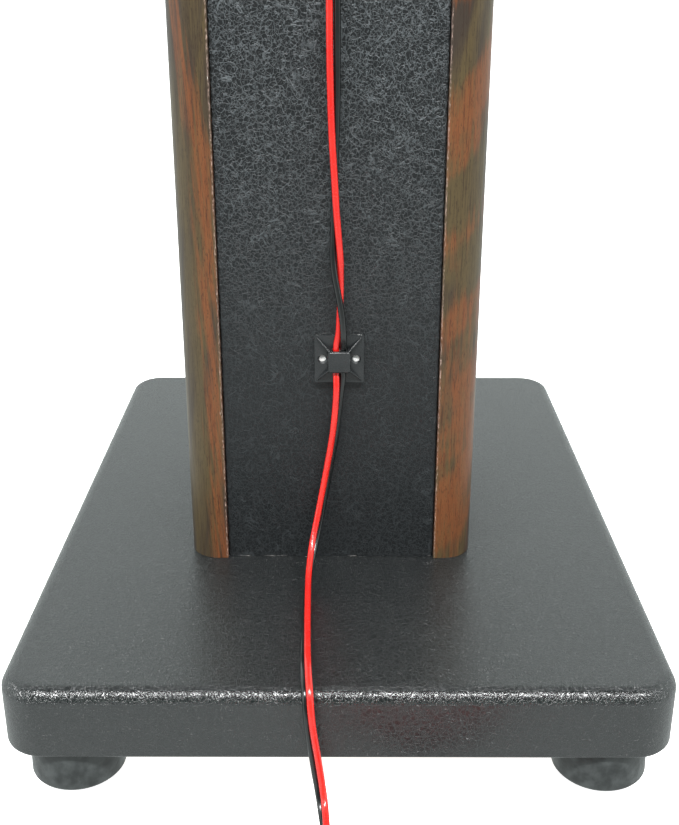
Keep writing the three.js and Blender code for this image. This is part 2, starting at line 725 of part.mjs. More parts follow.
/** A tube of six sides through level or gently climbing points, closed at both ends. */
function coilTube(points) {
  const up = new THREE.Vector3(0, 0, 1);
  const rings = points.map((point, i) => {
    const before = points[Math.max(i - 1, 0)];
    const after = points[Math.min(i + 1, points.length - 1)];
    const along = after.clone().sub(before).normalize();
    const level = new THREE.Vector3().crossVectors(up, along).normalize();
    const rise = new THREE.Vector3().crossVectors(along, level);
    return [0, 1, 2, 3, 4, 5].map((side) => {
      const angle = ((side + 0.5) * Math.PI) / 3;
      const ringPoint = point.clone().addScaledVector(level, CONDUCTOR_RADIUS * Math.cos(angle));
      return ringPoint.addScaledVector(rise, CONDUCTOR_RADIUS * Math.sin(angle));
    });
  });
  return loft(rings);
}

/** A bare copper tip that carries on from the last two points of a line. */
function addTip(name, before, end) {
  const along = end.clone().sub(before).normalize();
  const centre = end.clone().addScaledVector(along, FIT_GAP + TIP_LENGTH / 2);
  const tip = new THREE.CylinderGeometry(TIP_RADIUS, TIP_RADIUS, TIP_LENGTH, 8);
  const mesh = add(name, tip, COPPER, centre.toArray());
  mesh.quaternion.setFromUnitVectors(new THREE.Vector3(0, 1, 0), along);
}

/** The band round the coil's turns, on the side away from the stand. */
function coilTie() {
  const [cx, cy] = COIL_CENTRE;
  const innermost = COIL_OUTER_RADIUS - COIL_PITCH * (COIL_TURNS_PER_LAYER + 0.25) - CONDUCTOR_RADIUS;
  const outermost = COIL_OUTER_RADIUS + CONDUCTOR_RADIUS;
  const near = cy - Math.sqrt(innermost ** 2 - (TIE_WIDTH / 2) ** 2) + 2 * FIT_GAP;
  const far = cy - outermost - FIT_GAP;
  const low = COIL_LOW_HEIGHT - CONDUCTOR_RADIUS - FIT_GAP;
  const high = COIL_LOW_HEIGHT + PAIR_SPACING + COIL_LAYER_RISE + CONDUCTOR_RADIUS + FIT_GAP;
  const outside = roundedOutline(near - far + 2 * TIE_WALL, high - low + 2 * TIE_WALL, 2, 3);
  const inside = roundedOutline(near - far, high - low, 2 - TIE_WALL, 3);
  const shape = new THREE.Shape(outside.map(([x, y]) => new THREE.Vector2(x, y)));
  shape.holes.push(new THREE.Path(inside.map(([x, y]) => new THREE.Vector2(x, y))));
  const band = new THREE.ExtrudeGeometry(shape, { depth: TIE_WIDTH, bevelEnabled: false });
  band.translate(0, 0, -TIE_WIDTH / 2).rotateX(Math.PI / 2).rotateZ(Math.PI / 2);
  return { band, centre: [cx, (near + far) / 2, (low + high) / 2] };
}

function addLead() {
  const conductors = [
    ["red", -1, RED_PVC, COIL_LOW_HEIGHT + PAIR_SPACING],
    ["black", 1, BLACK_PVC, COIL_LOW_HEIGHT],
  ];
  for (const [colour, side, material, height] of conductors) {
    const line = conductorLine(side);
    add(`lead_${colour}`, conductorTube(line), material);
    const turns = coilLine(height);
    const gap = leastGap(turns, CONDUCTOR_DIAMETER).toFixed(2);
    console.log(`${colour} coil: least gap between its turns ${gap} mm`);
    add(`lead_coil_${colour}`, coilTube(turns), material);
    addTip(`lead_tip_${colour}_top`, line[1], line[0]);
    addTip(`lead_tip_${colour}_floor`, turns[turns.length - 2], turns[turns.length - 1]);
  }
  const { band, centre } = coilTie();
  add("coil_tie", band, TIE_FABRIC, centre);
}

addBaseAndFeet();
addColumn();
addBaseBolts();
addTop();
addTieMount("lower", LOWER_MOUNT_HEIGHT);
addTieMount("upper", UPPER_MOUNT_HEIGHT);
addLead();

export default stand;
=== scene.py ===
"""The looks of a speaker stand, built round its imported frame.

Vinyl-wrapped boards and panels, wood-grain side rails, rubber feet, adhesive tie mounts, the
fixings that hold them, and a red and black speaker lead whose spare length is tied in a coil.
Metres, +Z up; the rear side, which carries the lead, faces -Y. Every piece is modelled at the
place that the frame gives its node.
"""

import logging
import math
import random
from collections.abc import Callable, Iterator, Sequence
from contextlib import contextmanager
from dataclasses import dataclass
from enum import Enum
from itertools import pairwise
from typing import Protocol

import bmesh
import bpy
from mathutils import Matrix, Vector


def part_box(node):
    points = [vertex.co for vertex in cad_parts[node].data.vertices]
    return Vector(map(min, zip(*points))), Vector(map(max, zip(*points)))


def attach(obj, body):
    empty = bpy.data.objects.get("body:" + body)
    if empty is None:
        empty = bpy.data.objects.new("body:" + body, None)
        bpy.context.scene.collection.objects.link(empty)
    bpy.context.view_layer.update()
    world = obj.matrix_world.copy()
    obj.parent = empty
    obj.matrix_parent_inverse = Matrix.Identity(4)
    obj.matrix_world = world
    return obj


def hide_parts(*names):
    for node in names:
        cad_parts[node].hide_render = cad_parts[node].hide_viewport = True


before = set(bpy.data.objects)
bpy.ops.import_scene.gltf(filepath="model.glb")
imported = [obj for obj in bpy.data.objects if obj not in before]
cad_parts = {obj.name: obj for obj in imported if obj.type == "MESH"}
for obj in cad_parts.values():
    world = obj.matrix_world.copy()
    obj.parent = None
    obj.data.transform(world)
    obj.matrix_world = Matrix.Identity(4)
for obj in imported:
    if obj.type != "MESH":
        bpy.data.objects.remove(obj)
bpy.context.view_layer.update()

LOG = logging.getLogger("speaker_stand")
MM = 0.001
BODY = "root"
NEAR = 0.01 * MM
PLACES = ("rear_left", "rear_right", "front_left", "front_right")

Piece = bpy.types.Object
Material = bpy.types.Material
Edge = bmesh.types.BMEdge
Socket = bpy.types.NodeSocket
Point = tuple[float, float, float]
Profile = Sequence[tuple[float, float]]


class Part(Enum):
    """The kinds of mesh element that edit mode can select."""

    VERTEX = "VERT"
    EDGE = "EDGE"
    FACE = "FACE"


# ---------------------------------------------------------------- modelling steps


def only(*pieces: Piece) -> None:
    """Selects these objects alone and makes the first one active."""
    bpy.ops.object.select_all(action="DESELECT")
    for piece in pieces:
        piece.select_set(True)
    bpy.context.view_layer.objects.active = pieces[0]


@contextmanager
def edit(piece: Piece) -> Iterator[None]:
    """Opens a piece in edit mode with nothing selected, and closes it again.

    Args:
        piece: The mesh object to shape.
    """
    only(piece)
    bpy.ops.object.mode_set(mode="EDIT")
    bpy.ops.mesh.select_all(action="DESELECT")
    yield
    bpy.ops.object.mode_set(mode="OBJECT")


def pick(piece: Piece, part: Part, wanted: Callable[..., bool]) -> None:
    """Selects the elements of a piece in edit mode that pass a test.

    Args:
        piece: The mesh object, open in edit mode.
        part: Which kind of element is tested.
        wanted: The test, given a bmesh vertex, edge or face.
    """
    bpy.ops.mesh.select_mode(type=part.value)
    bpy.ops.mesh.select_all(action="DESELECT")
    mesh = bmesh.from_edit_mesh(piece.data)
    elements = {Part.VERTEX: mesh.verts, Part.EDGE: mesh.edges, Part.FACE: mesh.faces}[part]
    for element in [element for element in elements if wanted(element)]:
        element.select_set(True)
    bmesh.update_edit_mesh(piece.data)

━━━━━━

Each line of the material should be echoed exactly.

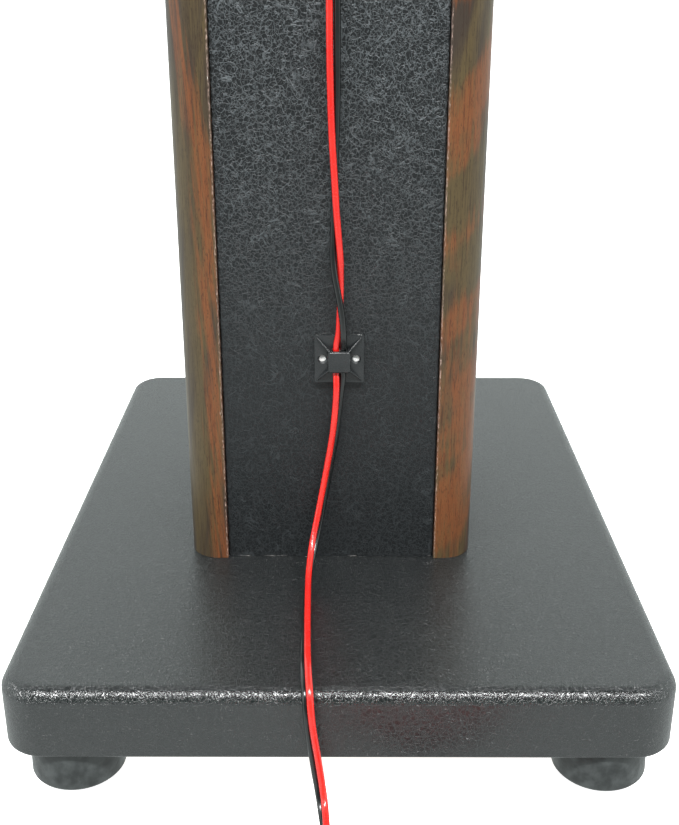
Keep writing the three.js and Blender code for this image. This is part 2, starting at line 725 of part.mjs. More parts follow.
/** A tube of six sides through level or gently climbing points, closed at both ends. */
function coilTube(points) {
  const up = new THREE.Vector3(0, 0, 1);
  const rings = points.map((point, i) => {
    const before = points[Math.max(i - 1, 0)];
    const after = points[Math.min(i + 1, points.length - 1)];
    const along = after.clone().sub(before).normalize();
    const level = new THREE.Vector3().crossVectors(up, along).normalize();
    const rise = new THREE.Vector3().crossVectors(along, level);
    return [0, 1, 2, 3, 4, 5].map((side) => {
      const angle = ((side + 0.5) * Math.PI) / 3;
      const ringPoint = point.clone().addScaledVector(level, CONDUCTOR_RADIUS * Math.cos(angle));
      return ringPoint.addScaledVector(rise, CONDUCTOR_RADIUS * Math.sin(angle));
    });
  });
  return loft(rings);
}

/** A bare copper tip that carries on from the last two points of a line. */
function addTip(name, before, end) {
  const along = end.clone().sub(before).normalize();
  const centre = end.clone().addScaledVector(along, FIT_GAP + TIP_LENGTH / 2);
  const tip = new THREE.CylinderGeometry(TIP_RADIUS, TIP_RADIUS, TIP_LENGTH, 8);
  const mesh = add(name, tip, COPPER, centre.toArray());
  mesh.quaternion.setFromUnitVectors(new THREE.Vector3(0, 1, 0), along);
}

/** The band round the coil's turns, on the side away from the stand. */
function coilTie() {
  const [cx, cy] = COIL_CENTRE;
  const innermost = COIL_OUTER_RADIUS - COIL_PITCH * (COIL_TURNS_PER_LAYER + 0.25) - CONDUCTOR_RADIUS;
  const outermost = COIL_OUTER_RADIUS + CONDUCTOR_RADIUS;
  const near = cy - Math.sqrt(innermost ** 2 - (TIE_WIDTH / 2) ** 2) + 2 * FIT_GAP;
  const far = cy - outermost - FIT_GAP;
  const low = COIL_LOW_HEIGHT - CONDUCTOR_RADIUS - FIT_GAP;
  const high = COIL_LOW_HEIGHT + PAIR_SPACING + COIL_LAYER_RISE + CONDUCTOR_RADIUS + FIT_GAP;
  const outside = roundedOutline(near - far + 2 * TIE_WALL, high - low + 2 * TIE_WALL, 2, 3);
  const inside = roundedOutline(near - far, high - low, 2 - TIE_WALL, 3);
  const shape = new THREE.Shape(outside.map(([x, y]) => new THREE.Vector2(x, y)));
  shape.holes.push(new THREE.Path(inside.map(([x, y]) => new THREE.Vector2(x, y))));
  const band = new THREE.ExtrudeGeometry(shape, { depth: TIE_WIDTH, bevelEnabled: false });
  band.translate(0, 0, -TIE_WIDTH / 2).rotateX(Math.PI / 2).rotateZ(Math.PI / 2);
  return { band, centre: [cx, (near + far) / 2, (low + high) / 2] };
}

function addLead() {
  const conductors = [
    ["red", -1, RED_PVC, COIL_LOW_HEIGHT + PAIR_SPACING],
    ["black", 1, BLACK_PVC, COIL_LOW_HEIGHT],
  ];
  for (const [colour, side, material, height] of conductors) {
    const line = conductorLine(side);
    add(`lead_${colour}`, conductorTube(line), material);
    const turns = coilLine(height);
    const gap = leastGap(turns, CONDUCTOR_DIAMETER).toFixed(2);
    console.log(`${colour} coil: least gap between its turns ${gap} mm`);
    add(`lead_coil_${colour}`, coilTube(turns), material);
    addTip(`lead_tip_${colour}_top`, line[1], line[0]);
    addTip(`lead_tip_${colour}_floor`, turns[turns.length - 2], turns[turns.length - 1]);
  }
  const { band, centre } = coilTie();
  add("coil_tie", band, TIE_FABRIC, centre);
}

addBaseAndFeet();
addColumn();
addBaseBolts();
addTop();
addTieMount("lower", LOWER_MOUNT_HEIGHT);
addTieMount("upper", UPPER_MOUNT_HEIGHT);
addLead();

export default stand;
=== scene.py ===
"""The looks of a speaker stand, built round its imported frame.

Vinyl-wrapped boards and panels, wood-grain side rails, rubber feet, adhesive tie mounts, the
fixings that hold them, and a red and black speaker lead whose spare length is tied in a coil.
Metres, +Z up; the rear side, which carries the lead, faces -Y. Every piece is modelled at the
place that the frame gives its node.
"""

import logging
import math
import random
from collections.abc import Callable, Iterator, Sequence
from contextlib import contextmanager
from dataclasses import dataclass
from enum import Enum
from itertools import pairwise
from typing import Protocol

import bmesh
import bpy
from mathutils import Matrix, Vector


def part_box(node):
    points = [vertex.co for vertex in cad_parts[node].data.vertices]
    return Vector(map(min, zip(*points))), Vector(map(max, zip(*points)))


def attach(obj, body):
    empty = bpy.data.objects.get("body:" + body)
    if empty is None:
        empty = bpy.data.objects.new("body:" + body, None)
        bpy.context.scene.collection.objects.link(empty)
    bpy.context.view_layer.update()
    world = obj.matrix_world.copy()
    obj.parent = empty
    obj.matrix_parent_inverse = Matrix.Identity(4)
    obj.matrix_world = world
    return obj


def hide_parts(*names):
    for node in names:
        cad_parts[node].hide_render = cad_parts[node].hide_viewport = True


before = set(bpy.data.objects)
bpy.ops.import_scene.gltf(filepath="model.glb")
imported = [obj for obj in bpy.data.objects if obj not in before]
cad_parts = {obj.name: obj for obj in imported if obj.type == "MESH"}
for obj in cad_parts.values():
    world = obj.matrix_world.copy()
    obj.parent = None
    obj.data.transform(world)
    obj.matrix_world = Matrix.Identity(4)
for obj in imported:
    if obj.type != "MESH":
        bpy.data.objects.remove(obj)
bpy.context.view_layer.update()

LOG = logging.getLogger("speaker_stand")
MM = 0.001
BODY = "root"
NEAR = 0.01 * MM
PLACES = ("rear_left", "rear_right", "front_left", "front_right")

Piece = bpy.types.Object
Material = bpy.types.Material
Edge = bmesh.types.BMEdge
Socket = bpy.types.NodeSocket
Point = tuple[float, float, float]
Profile = Sequence[tuple[float, float]]


class Part(Enum):
    """The kinds of mesh element that edit mode can select."""

    VERTEX = "VERT"
    EDGE = "EDGE"
    FACE = "FACE"


# ---------------------------------------------------------------- modelling steps


def only(*pieces: Piece) -> None:
    """Selects these objects alone and makes the first one active."""
    bpy.ops.object.select_all(action="DESELECT")
    for piece in pieces:
        piece.select_set(True)
    bpy.context.view_layer.objects.active = pieces[0]


@contextmanager
def edit(piece: Piece) -> Iterator[None]:
    """Opens a piece in edit mode with nothing selected, and closes it again.

    Args:
        piece: The mesh object to shape.
    """
    only(piece)
    bpy.ops.object.mode_set(mode="EDIT")
    bpy.ops.mesh.select_all(action="DESELECT")
    yield
    bpy.ops.object.mode_set(mode="OBJECT")


def pick(piece: Piece, part: Part, wanted: Callable[..., bool]) -> None:
    """Selects the elements of a piece in edit mode that pass a test.

    Args:
        piece: The mesh object, open in edit mode.
        part: Which kind of element is tested.
        wanted: The test, given a bmesh vertex, edge or face.
    """
    bpy.ops.mesh.select_mode(type=part.value)
    bpy.ops.mesh.select_all(action="DESELECT")
    mesh = bmesh.from_edit_mesh(piece.data)
    elements = {Part.VERTEX: mesh.verts, Part.EDGE: mesh.edges, Part.FACE: mesh.faces}[part]
    for element in [element for element in elements if wanted(element)]:
        element.select_set(True)
    bmesh.update_edit_mesh(piece.data)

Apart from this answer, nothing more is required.